**Problem description**
Give the number of lines in the listing that hold the word "between". Write nothing but that number.

**Available records**

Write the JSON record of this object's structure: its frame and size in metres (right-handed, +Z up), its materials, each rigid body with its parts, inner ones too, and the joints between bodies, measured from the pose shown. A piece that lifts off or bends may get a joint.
==
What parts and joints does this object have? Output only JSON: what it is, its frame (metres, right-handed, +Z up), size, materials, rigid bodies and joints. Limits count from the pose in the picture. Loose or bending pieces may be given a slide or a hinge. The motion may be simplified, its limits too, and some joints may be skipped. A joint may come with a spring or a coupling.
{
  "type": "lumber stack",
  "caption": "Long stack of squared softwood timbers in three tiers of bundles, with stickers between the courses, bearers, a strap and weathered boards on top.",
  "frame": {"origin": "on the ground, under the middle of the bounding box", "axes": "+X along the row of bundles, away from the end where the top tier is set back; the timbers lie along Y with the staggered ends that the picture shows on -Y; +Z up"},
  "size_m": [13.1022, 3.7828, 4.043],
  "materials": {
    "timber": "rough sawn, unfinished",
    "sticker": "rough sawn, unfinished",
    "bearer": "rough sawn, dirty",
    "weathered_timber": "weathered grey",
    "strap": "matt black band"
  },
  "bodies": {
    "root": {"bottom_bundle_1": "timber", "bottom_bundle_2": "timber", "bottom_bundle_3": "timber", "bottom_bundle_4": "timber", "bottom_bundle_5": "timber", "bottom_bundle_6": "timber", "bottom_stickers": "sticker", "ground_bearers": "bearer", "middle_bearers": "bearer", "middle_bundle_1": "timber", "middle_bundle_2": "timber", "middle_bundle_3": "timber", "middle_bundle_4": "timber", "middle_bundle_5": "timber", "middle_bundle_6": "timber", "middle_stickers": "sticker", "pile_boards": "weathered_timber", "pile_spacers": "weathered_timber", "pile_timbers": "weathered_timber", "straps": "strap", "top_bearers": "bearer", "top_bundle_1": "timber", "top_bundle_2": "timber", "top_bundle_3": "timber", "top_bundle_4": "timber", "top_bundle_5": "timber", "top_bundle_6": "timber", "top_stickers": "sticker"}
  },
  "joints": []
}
==
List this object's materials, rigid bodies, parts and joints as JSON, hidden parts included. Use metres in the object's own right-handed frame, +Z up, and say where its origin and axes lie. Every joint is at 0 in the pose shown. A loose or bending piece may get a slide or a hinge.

**Problem solution**
2